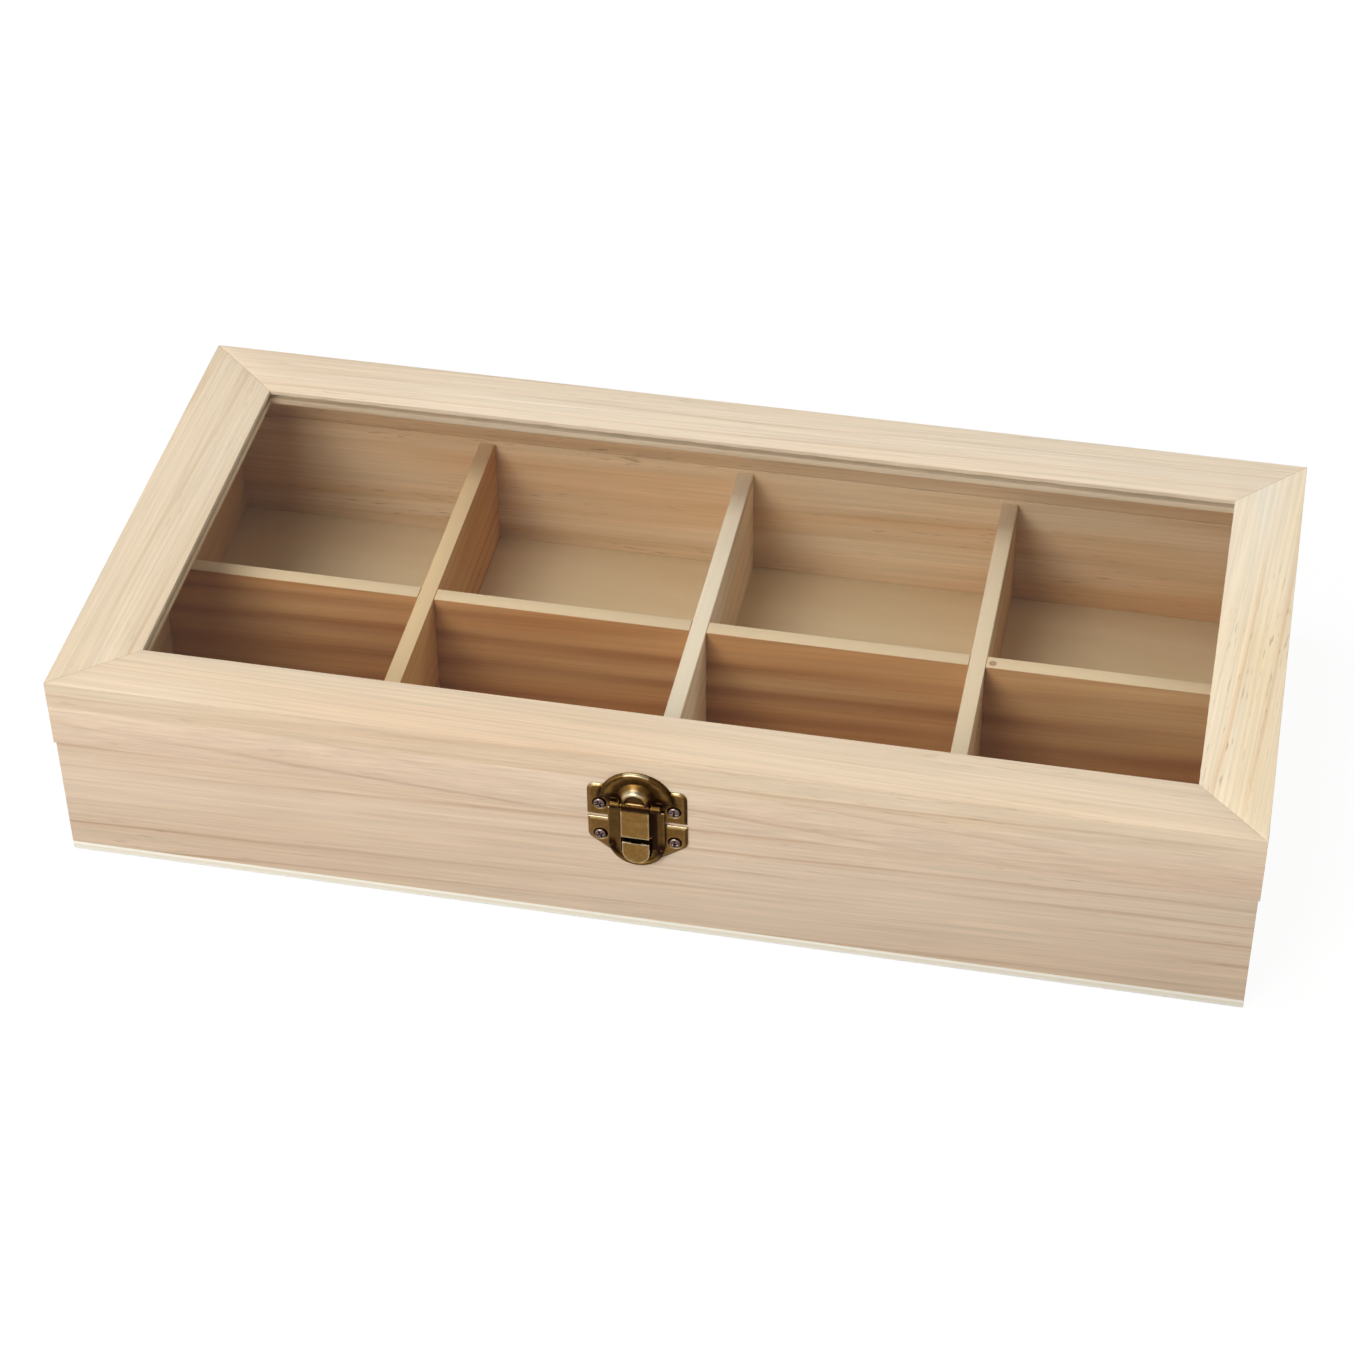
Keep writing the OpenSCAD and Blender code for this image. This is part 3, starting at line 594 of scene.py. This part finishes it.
# %% [markdown]
# ## Old brass
# The latch and hinges are thin steel pressings, brass plated and then stained dark. Where fingers and the tumbling
# drum rub, the stain is gone and bright brass shows, most of all on raised edges. In the hollows it stays dark brown.
# Blender's dirty vertex colours give just that, a value that is high on ridges and low in hollows. It needs many small
# faces, so each pressing is remeshed finely first, which also softens its edges as a press does. Slopes that face up
# get a painted highlight, and those that face right painted shade. Wider places are darkened afterwards along a line
# drawn through each: some hollows, and painted shade where the nose casts its shadow, on the flap's strips, on the
# sides of the arch and on the nose's rounded top.

# %% Brass
def old_brass(name, stain, dull, brass, bright):
    material, tree, shader = fresh(name)
    wear = add(tree, "ShaderNodeAttribute", attribute_name="wear", attribute_type="GEOMETRY")
    coordinates = add(tree, "ShaderNodeTexCoord")
    # Blotches of stain about 1.5 mm wide
    blotches = add(tree, "ShaderNodeTexNoise", {
        "Vector": coordinates.outputs["Object"], "Scale": 650.0, "Detail": 3.0, "Roughness": 0.6})
    spread = add(tree, "ShaderNodeMapRange", {"Value": blotches.outputs["Fac"], "To Min": -0.09, "To Max": 0.09})
    wear_with_painted_light = add(tree, "ShaderNodeMath", {0: wear.outputs["Fac"], 1: spread.outputs[0]}, operation="ADD")
    # Painted highlight on slopes that face up, where they would mirror the lamps, and painted shade on slopes that
    # face right
    facing = add(tree, "ShaderNodeSeparateXYZ", {0: coordinates.outputs["Normal"]})
    painted_highlight_up = add(tree, "ShaderNodeMapRange", {
        "Value": facing.outputs["Z"], "From Min": 0.15, "From Max": 0.7, "To Max": 0.25})
    painted_shade_right = add(tree, "ShaderNodeMapRange", {
        "Value": facing.outputs["X"], "From Min": 0.15, "From Max": 0.6, "To Max": 0.2})
    painted_light_by_facing = add(tree, "ShaderNodeMath", {0: painted_highlight_up.outputs[0], 1: painted_shade_right.outputs[0]}, operation="SUBTRACT")
    wear_with_painted_light = add(tree, "ShaderNodeMath", {0: wear_with_painted_light.outputs[0], 1: painted_light_by_facing.outputs[0]}, operation="ADD")
    # The sides of a pressing stay darker: stain that tumbling leaves there, and painted shade for the dark the sides
    # mirror
    flat_on = add(tree, "ShaderNodeMath", {0: facing.outputs["Y"]}, operation="ABSOLUTE")
    rubbed = add(tree, "ShaderNodeMapRange", {
        "Value": flat_on.outputs[0], "From Min": 0.05, "From Max": 0.35, "To Min": 0.4, "To Max": 1.0})
    wear_painted_light_and_side_shade = add(tree, "ShaderNodeMath", {0: wear_with_painted_light.outputs[0], 1: rubbed.outputs[0]}, operation="MULTIPLY")
    tone = add(tree, "ShaderNodeValToRGB", {"Fac": wear_painted_light_and_side_shade.outputs[0]}, stops=[
        (0.2, linear(stain)), (0.4, linear(dull)), (0.55, linear(brass)), (1.0, linear(bright))])
    # The stain is matt, and the metal under it is glossy
    gloss = add(tree, "ShaderNodeMapRange", {
        "Value": wear_painted_light_and_side_shade.outputs[0], "From Min": 0.2, "From Max": 0.55, "To Min": 0.6, "To Max": 0.34})
    tree.links.new(tone.outputs["Color"], shader.inputs["Base Color"])
    tree.links.new(gloss.outputs[0], shader.inputs["Roughness"])
    shader.inputs["Metallic"].default_value = 1.0
    return material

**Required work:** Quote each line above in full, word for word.

**Output of the task:**
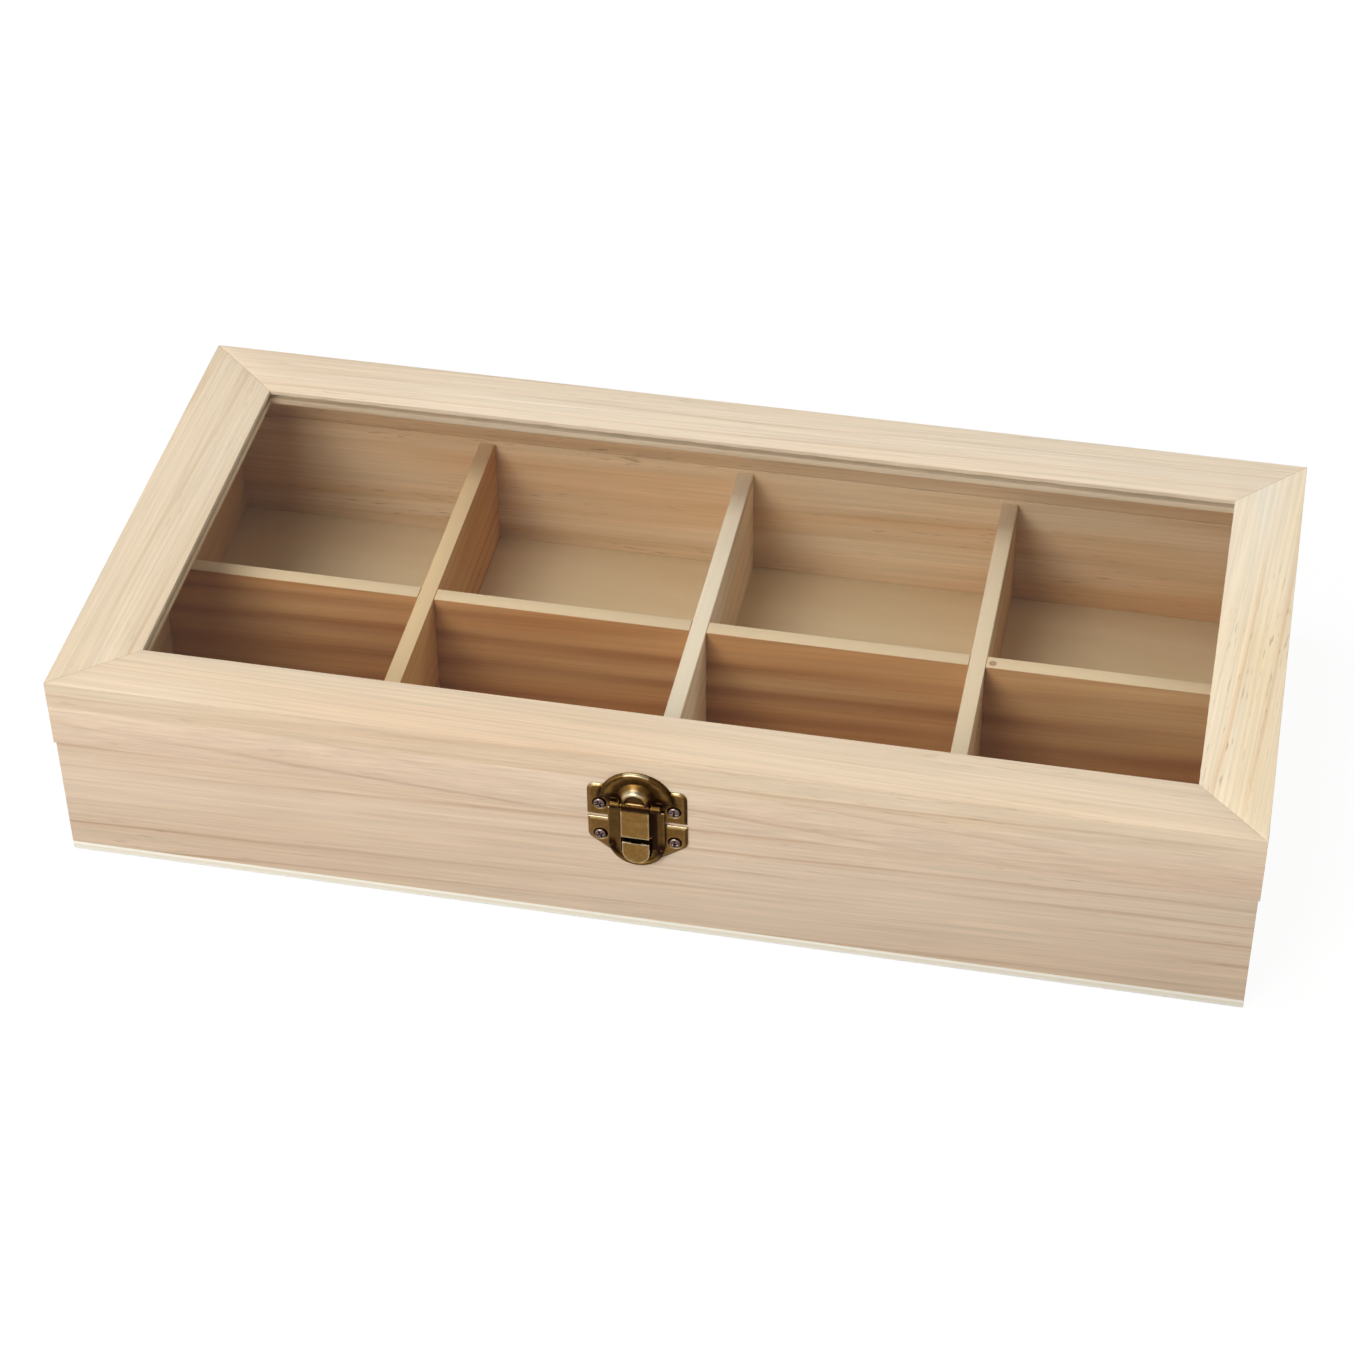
Keep writing the OpenSCAD and Blender code for this image. This is part 3, starting at line 594 of scene.py. This part finishes it.
# %% [markdown]
# ## Old brass
# The latch and hinges are thin steel pressings, brass plated and then stained dark. Where fingers and the tumbling
# drum rub, the stain is gone and bright brass shows, most of all on raised edges. In the hollows it stays dark brown.
# Blender's dirty vertex colours give just that, a value that is high on ridges and low in hollows. It needs many small
# faces, so each pressing is remeshed finely first, which also softens its edges as a press does. Slopes that face up
# get a painted highlight, and those that face right painted shade. Wider places are darkened afterwards along a line
# drawn through each: some hollows, and painted shade where the nose casts its shadow, on the flap's strips, on the
# sides of the arch and on the nose's rounded top.

# %% Brass
def old_brass(name, stain, dull, brass, bright):
    material, tree, shader = fresh(name)
    wear = add(tree, "ShaderNodeAttribute", attribute_name="wear", attribute_type="GEOMETRY")
    coordinates = add(tree, "ShaderNodeTexCoord")
    # Blotches of stain about 1.5 mm wide
    blotches = add(tree, "ShaderNodeTexNoise", {
        "Vector": coordinates.outputs["Object"], "Scale": 650.0, "Detail": 3.0, "Roughness": 0.6})
    spread = add(tree, "ShaderNodeMapRange", {"Value": blotches.outputs["Fac"], "To Min": -0.09, "To Max": 0.09})
    wear_with_painted_light = add(tree, "ShaderNodeMath", {0: wear.outputs["Fac"], 1: spread.outputs[0]}, operation="ADD")
    # Painted highlight on slopes that face up, where they would mirror the lamps, and painted shade on slopes that
    # face right
    facing = add(tree, "ShaderNodeSeparateXYZ", {0: coordinates.outputs["Normal"]})
    painted_highlight_up = add(tree, "ShaderNodeMapRange", {
        "Value": facing.outputs["Z"], "From Min": 0.15, "From Max": 0.7, "To Max": 0.25})
    painted_shade_right = add(tree, "ShaderNodeMapRange", {
        "Value": facing.outputs["X"], "From Min": 0.15, "From Max": 0.6, "To Max": 0.2})
    painted_light_by_facing = add(tree, "ShaderNodeMath", {0: painted_highlight_up.outputs[0], 1: painted_shade_right.outputs[0]}, operation="SUBTRACT")
    wear_with_painted_light = add(tree, "ShaderNodeMath", {0: wear_with_painted_light.outputs[0], 1: painted_light_by_facing.outputs[0]}, operation="ADD")
    # The sides of a pressing stay darker: stain that tumbling leaves there, and painted shade for the dark the sides
    # mirror
    flat_on = add(tree, "ShaderNodeMath", {0: facing.outputs["Y"]}, operation="ABSOLUTE")
    rubbed = add(tree, "ShaderNodeMapRange", {
        "Value": flat_on.outputs[0], "From Min": 0.05, "From Max": 0.35, "To Min": 0.4, "To Max": 1.0})
    wear_painted_light_and_side_shade = add(tree, "ShaderNodeMath", {0: wear_with_painted_light.outputs[0], 1: rubbed.outputs[0]}, operation="MULTIPLY")
    tone = add(tree, "ShaderNodeValToRGB", {"Fac": wear_painted_light_and_side_shade.outputs[0]}, stops=[
        (0.2, linear(stain)), (0.4, linear(dull)), (0.55, linear(brass)), (1.0, linear(bright))])
    # The stain is matt, and the metal under it is glossy
    gloss = add(tree, "ShaderNodeMapRange", {
        "Value": wear_painted_light_and_side_shade.outputs[0], "From Min": 0.2, "From Max": 0.55, "To Min": 0.6, "To Max": 0.34})
    tree.links.new(tone.outputs["Color"], shader.inputs["Base Color"])
    tree.links.new(gloss.outputs[0], shader.inputs["Roughness"])
    shader.inputs["Metallic"].default_value = 1.0
    return material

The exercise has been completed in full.